Friday, January 11, 2013
This Quote is so true for us, especially today when we continue to teach our children in the old way.
We are entering a new Era, a new time. While many parts and ways we are teaching are still effective for most, we need to step up our game and teach for the Future!
From Wikipedia: "Neil Postman (March 8, 1931 – October 5, 2003) was an American author, media theorist and cultural critic, who is best known by the general public for his 1985 book about television, Amusing Ourselves to Death. For more than forty years, he was associated with New York University. Postman was a humanist, who believed that "new technology can never substitute for human values.""
Wednesday, January 9, 2013
I am offering my first education classes. Coming this February I will be teaching locally two classes through Freecycle. These classes are being hosted by Mendocino Baby, and this is where they will be offered.
Here is my Public Service Announcement sent to several local radio stations, this should be read aloud:
“Learn the recipe for play! Come To Mendocino Baby for two unique Mendo Free skool classes. Come on February 12th to learn some fun recipes and potions for play with young children. Then on February 19th for ideas to turn activities like sorting socks into learning math and shopping for food into pre-reading experiences. Hosted by Mendocino Baby in their classroom and starting at 4pm,. Contact Kristi from Blissful Teacher at 707-360-7334. Come have some fun!”
Here is the class information for the Mendo Free Skool Calendar:
Recipes for fun with young children Tues. Feb. 12th
Parents will learn how to use everyday ingredients to create easy and fun recipes, potions, goos and goops! Make like a Preschool Teacher and make your own, will also have some recipes for gluten free options. See you at Mendocino Baby!
Making Learning Fun at home Tues Feb. 19th
Everyday we are doing chores and typical life goes by while our children are watching. Use these activities to encourage math and literacy skills in your children. When you sort socks into size and color talk about it with your children and they will learn color names, counting, mathematical thinking, and critical thinking skills. Come to this class and learn other ways to make every moment a teachable moment.
I am very excited for this opportunity to practice sharing my skills with our community. I hope that lots of parents, homeschooling teachers and preschool teachers come and see what I am offering in these classes.
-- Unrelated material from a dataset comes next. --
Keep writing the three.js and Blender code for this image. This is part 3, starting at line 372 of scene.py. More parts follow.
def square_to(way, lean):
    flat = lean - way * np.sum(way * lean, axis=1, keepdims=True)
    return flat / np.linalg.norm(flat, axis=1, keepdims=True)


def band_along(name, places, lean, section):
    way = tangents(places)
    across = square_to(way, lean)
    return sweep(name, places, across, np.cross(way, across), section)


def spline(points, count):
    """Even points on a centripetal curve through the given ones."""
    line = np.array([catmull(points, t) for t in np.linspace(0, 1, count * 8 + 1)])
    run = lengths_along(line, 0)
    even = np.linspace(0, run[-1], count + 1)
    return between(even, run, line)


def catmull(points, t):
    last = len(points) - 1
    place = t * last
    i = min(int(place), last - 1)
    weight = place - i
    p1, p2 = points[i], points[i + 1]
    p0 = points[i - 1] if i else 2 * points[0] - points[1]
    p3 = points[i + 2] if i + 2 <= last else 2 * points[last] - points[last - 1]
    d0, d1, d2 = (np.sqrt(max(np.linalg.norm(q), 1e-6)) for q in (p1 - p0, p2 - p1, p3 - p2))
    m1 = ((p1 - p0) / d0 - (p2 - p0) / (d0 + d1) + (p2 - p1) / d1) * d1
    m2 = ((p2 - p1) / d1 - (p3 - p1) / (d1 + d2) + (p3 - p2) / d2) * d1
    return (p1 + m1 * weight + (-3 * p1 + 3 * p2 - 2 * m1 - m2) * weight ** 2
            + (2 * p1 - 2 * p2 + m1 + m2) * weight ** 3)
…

It will be fun and educational.
Monday, January 7, 2013
Preschool teachers are Rock Stars! We are, we know cool recipes to make play dough and paint, can plant things, create interest centers in a few minutes; we decorate our walls with cute and professional documentation that is both attractive and educational all while juggling theoretic knowledge and Developmentally appropriate practice.
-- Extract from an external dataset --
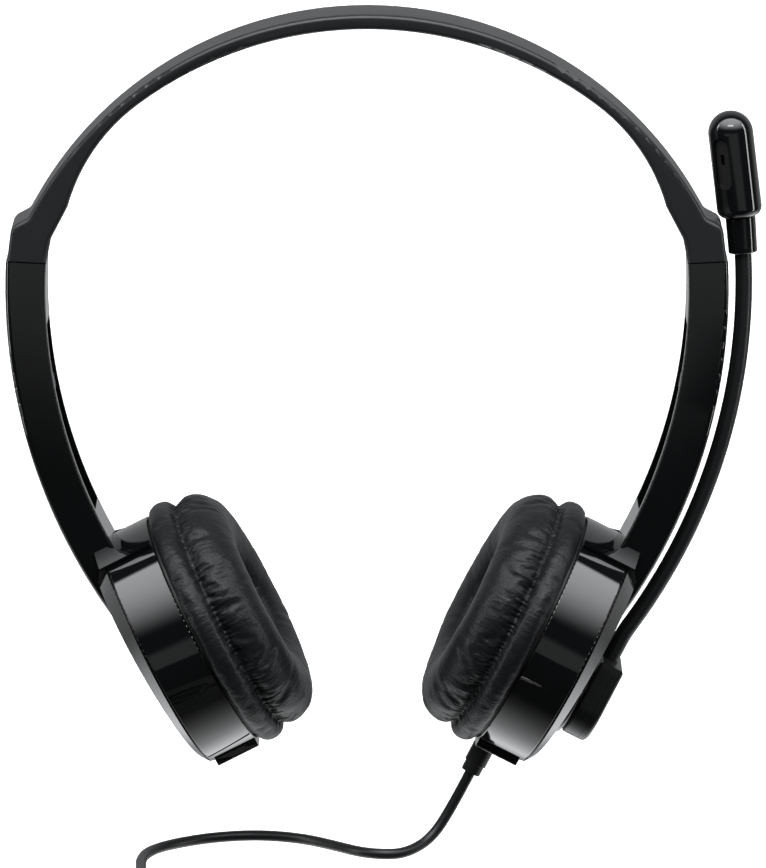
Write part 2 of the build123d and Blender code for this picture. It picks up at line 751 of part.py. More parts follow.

Talk to any Preschool teacher and most have gone to more college, workshops and classes than most people; We have a better understanding of how children actually learn and can control 12 to 24 children under the age of 5. Now that is a Skill not to be taken lightly. So why do we, with all the love of our job, and all the understanding of how important it is, still allow it to be minimized. The funding for early education is one of the smallest of budgets, pay is anywhere from $9 to $18 and hour. This means that the cashier at Costco is making more money than a preschool teacher.
Preschool teachers come to their job with extensive training and passion for the work involved. They love to learn new activities, new therories, new educational methods. This is not an entry level position, and why when so many parents are literally fighting to get their children into great preschools are we not working harder to make all preschools great.
Remember to thank your preschool teacher! Your preschool teacher is a Rock Star and puts a lot of thought into what “PLAY” your children will learn from today.
Wednesday, January 2, 2013
I often have far reaching goals and amazing dreams that I one day would like to accomplish. In my new being of playing BIG I noticed that I often fail to accomplish some goal not because I didn’t think big but because I failed to fully accept the responsibility of the small steps.
I often find myself daydreaming about hiking the Pacific Crest Trail. I think as part of my dream, “If I started at the US/Mexico border I could hike all the way to Canada. That would be an epic journey, but the reality is that one of the main reasons I want to do this is to loose weight. Instead of taking the daily steps of walking for 30 to 45 minutes, strength training and eating healthy amounts of healthy food I want to hike 2,650 miles of rugged terrain. I think Epic.
So how do I put epic into my daily life? How do I create a journey to my goals that is practical, includes the daily persistence needed to accomplish such goals and still create a feeling of an epic journey? Something I need to make me happy.
Lets look at what is appealing about an epic journey. Someone or something has set a task for you, even if that someone is yourself. Often others have done this before and you can follow in their footsteps; you have a role model that has accomplished something similar before. You have a companion or more with you, someone to share the misery and triumphs with. You have a map of where you will go and you reach for smaller destinations and have mini-successes. There is usually an amazing prize or accomplishment at the end.
I know how to accomplish my goals, when there is an outside force working with me, and a feeling of a long arduous journey with others. I have attempted and accomplished with flying colors many goals I set for myself. I have my M. Ed in instruction and curriculum and I did that as a working single parent of teens. I think using these epic journey elements will help me accomplish my other more personal goals too.